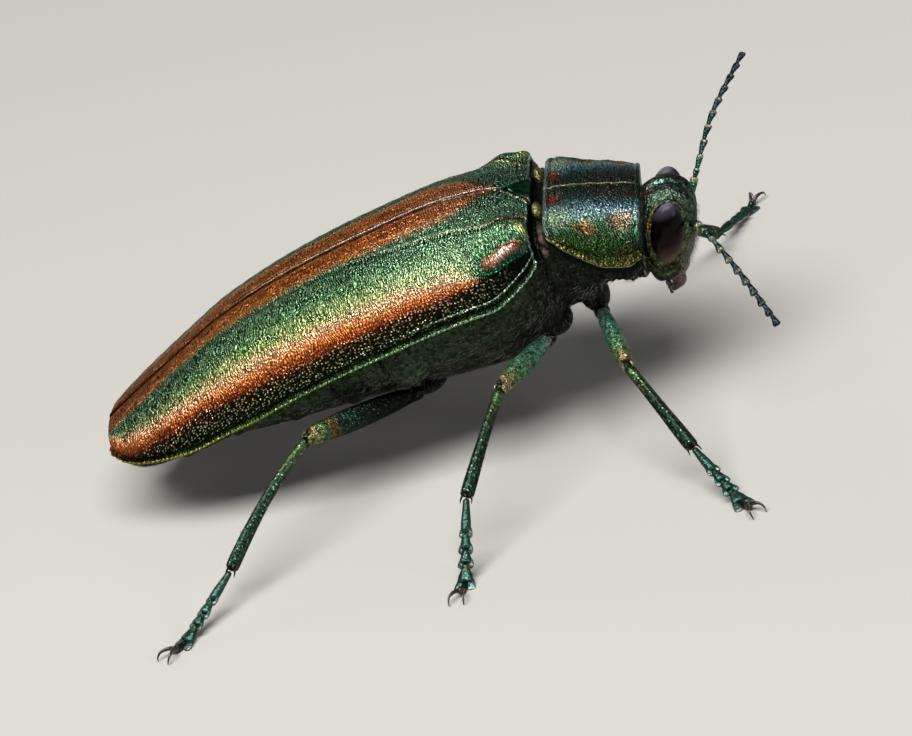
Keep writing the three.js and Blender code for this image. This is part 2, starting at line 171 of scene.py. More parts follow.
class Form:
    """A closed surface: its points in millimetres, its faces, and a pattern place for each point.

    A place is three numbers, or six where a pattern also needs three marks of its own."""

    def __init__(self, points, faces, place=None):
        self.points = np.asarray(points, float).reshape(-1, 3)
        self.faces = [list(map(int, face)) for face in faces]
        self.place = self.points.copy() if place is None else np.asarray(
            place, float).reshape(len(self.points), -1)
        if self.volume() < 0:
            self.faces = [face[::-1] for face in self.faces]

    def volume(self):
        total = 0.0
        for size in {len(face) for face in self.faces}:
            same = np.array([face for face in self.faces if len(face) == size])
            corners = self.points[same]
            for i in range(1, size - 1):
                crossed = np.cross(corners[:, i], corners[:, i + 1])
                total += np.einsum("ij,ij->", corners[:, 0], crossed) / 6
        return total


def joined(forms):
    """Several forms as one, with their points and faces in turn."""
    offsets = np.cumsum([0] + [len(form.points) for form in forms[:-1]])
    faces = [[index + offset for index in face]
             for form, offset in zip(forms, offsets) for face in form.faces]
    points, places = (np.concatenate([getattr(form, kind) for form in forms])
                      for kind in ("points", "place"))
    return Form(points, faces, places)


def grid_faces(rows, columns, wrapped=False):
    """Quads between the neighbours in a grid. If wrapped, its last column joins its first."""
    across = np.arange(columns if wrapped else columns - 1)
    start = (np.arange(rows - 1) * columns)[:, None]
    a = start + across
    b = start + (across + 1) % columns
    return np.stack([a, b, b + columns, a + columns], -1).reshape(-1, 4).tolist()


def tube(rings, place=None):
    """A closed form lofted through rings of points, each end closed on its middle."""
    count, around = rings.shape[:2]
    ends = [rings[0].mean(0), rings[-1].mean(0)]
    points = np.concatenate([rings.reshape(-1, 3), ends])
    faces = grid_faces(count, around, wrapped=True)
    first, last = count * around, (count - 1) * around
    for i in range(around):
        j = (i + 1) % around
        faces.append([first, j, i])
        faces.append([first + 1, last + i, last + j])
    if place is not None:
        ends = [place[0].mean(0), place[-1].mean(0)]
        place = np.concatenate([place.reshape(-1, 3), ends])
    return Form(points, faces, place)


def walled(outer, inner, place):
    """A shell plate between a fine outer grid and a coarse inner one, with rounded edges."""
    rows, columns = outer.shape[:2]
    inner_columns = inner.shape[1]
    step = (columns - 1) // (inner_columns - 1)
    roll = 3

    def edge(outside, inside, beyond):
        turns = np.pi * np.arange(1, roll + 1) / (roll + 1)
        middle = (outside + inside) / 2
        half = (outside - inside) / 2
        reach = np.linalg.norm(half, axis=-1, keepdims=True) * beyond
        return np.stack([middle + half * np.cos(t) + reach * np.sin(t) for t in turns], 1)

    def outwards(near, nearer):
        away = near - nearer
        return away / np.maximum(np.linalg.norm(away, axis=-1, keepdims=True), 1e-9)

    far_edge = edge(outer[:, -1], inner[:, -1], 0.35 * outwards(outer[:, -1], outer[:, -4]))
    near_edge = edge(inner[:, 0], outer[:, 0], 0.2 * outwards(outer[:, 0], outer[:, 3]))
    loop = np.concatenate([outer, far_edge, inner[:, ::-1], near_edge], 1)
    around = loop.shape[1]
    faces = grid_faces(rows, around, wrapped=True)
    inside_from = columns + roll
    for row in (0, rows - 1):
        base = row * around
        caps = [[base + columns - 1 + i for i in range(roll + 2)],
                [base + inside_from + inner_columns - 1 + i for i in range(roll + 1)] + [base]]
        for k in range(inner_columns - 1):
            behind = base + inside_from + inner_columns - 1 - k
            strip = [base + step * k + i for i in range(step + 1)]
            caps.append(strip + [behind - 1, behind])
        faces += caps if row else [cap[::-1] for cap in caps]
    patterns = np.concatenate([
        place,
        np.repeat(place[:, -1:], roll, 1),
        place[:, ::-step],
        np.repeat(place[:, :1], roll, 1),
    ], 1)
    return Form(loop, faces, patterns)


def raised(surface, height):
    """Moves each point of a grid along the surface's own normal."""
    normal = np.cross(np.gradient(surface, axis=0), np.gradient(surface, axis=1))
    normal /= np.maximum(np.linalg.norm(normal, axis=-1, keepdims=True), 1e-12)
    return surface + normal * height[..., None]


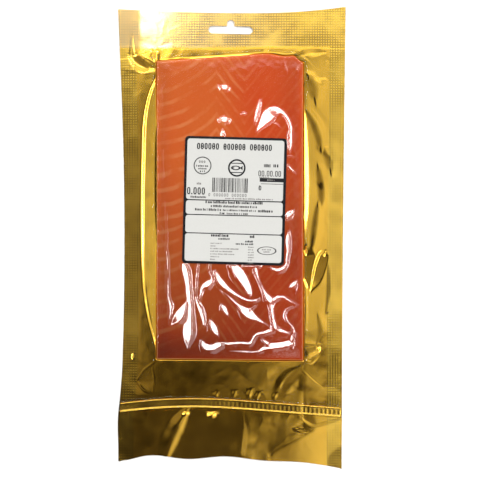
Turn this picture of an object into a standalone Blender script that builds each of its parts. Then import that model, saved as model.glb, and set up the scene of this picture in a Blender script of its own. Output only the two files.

__________________________________________________

**The request:**
Write out the whole listing again. Match it word for word.

**The answer:**
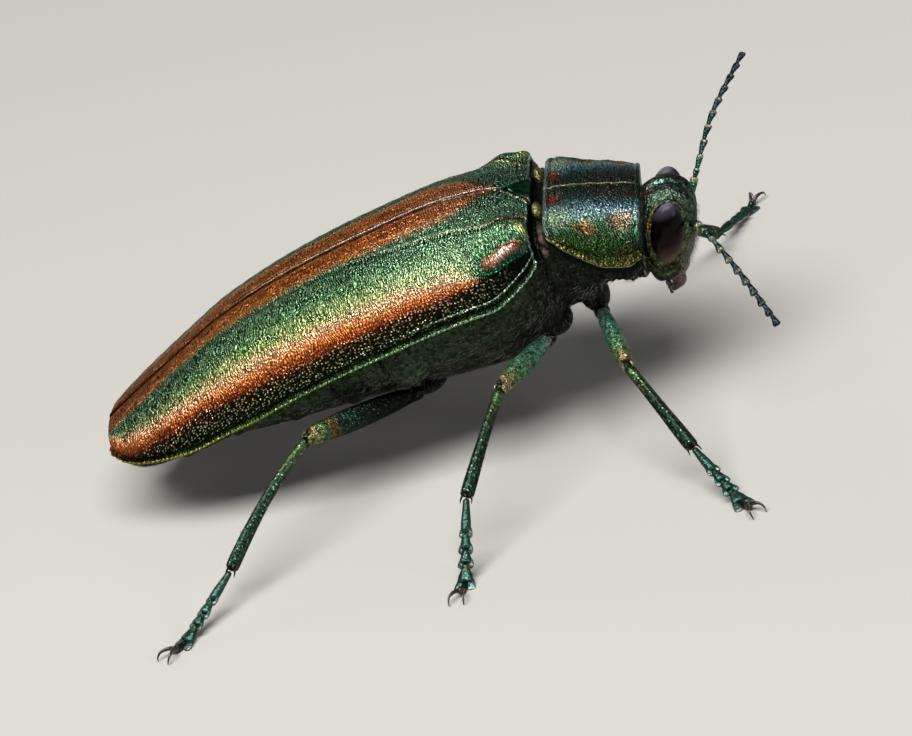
Keep writing the three.js and Blender code for this image. This is part 2, starting at line 171 of scene.py. More parts follow.
class Form:
    """A closed surface: its points in millimetres, its faces, and a pattern place for each point.

    A place is three numbers, or six where a pattern also needs three marks of its own."""

    def __init__(self, points, faces, place=None):
        self.points = np.asarray(points, float).reshape(-1, 3)
        self.faces = [list(map(int, face)) for face in faces]
        self.place = self.points.copy() if place is None else np.asarray(
            place, float).reshape(len(self.points), -1)
        if self.volume() < 0:
            self.faces = [face[::-1] for face in self.faces]

    def volume(self):
        total = 0.0
        for size in {len(face) for face in self.faces}:
            same = np.array([face for face in self.faces if len(face) == size])
            corners = self.points[same]
            for i in range(1, size - 1):
                crossed = np.cross(corners[:, i], corners[:, i + 1])
                total += np.einsum("ij,ij->", corners[:, 0], crossed) / 6
        return total


def joined(forms):
    """Several forms as one, with their points and faces in turn."""
    offsets = np.cumsum([0] + [len(form.points) for form in forms[:-1]])
    faces = [[index + offset for index in face]
             for form, offset in zip(forms, offsets) for face in form.faces]
    points, places = (np.concatenate([getattr(form, kind) for form in forms])
                      for kind in ("points", "place"))
    return Form(points, faces, places)


def grid_faces(rows, columns, wrapped=False):
    """Quads between the neighbours in a grid. If wrapped, its last column joins its first."""
    across = np.arange(columns if wrapped else columns - 1)
    start = (np.arange(rows - 1) * columns)[:, None]
    a = start + across
    b = start + (across + 1) % columns
    return np.stack([a, b, b + columns, a + columns], -1).reshape(-1, 4).tolist()


def tube(rings, place=None):
    """A closed form lofted through rings of points, each end closed on its middle."""
    count, around = rings.shape[:2]
    ends = [rings[0].mean(0), rings[-1].mean(0)]
    points = np.concatenate([rings.reshape(-1, 3), ends])
    faces = grid_faces(count, around, wrapped=True)
    first, last = count * around, (count - 1) * around
    for i in range(around):
        j = (i + 1) % around
        faces.append([first, j, i])
        faces.append([first + 1, last + i, last + j])
    if place is not None:
        ends = [place[0].mean(0), place[-1].mean(0)]
        place = np.concatenate([place.reshape(-1, 3), ends])
    return Form(points, faces, place)


def walled(outer, inner, place):
    """A shell plate between a fine outer grid and a coarse inner one, with rounded edges."""
    rows, columns = outer.shape[:2]
    inner_columns = inner.shape[1]
    step = (columns - 1) // (inner_columns - 1)
    roll = 3

    def edge(outside, inside, beyond):
        turns = np.pi * np.arange(1, roll + 1) / (roll + 1)
        middle = (outside + inside) / 2
        half = (outside - inside) / 2
        reach = np.linalg.norm(half, axis=-1, keepdims=True) * beyond
        return np.stack([middle + half * np.cos(t) + reach * np.sin(t) for t in turns], 1)

    def outwards(near, nearer):
        away = near - nearer
        return away / np.maximum(np.linalg.norm(away, axis=-1, keepdims=True), 1e-9)

    far_edge = edge(outer[:, -1], inner[:, -1], 0.35 * outwards(outer[:, -1], outer[:, -4]))
    near_edge = edge(inner[:, 0], outer[:, 0], 0.2 * outwards(outer[:, 0], outer[:, 3]))
    loop = np.concatenate([outer, far_edge, inner[:, ::-1], near_edge], 1)
    around = loop.shape[1]
    faces = grid_faces(rows, around, wrapped=True)
    inside_from = columns + roll
    for row in (0, rows - 1):
        base = row * around
        caps = [[base + columns - 1 + i for i in range(roll + 2)],
                [base + inside_from + inner_columns - 1 + i for i in range(roll + 1)] + [base]]
        for k in range(inner_columns - 1):
            behind = base + inside_from + inner_columns - 1 - k
            strip = [base + step * k + i for i in range(step + 1)]
            caps.append(strip + [behind - 1, behind])
        faces += caps if row else [cap[::-1] for cap in caps]
    patterns = np.concatenate([
        place,
        np.repeat(place[:, -1:], roll, 1),
        place[:, ::-step],
        np.repeat(place[:, :1], roll, 1),
    ], 1)
    return Form(loop, faces, patterns)


def raised(surface, height):
    """Moves each point of a grid along the surface's own normal."""
    normal = np.cross(np.gradient(surface, axis=0), np.gradient(surface, axis=1))
    normal /= np.maximum(np.linalg.norm(normal, axis=-1, keepdims=True), 1e-12)
    return surface + normal * height[..., None]


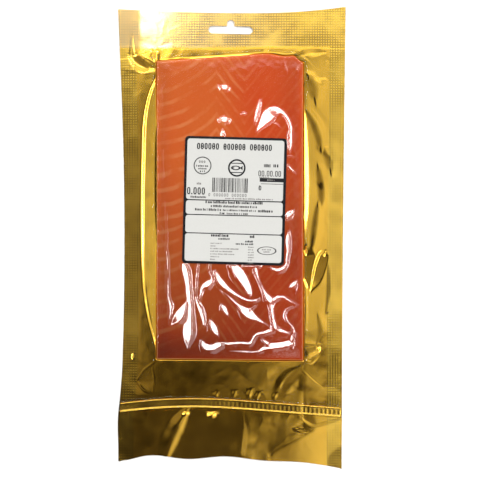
Turn this picture of an object into a standalone Blender script that builds each of its parts. Then import that model, saved as model.glb, and set up the scene of this picture in a Blender script of its own. Output only the two files.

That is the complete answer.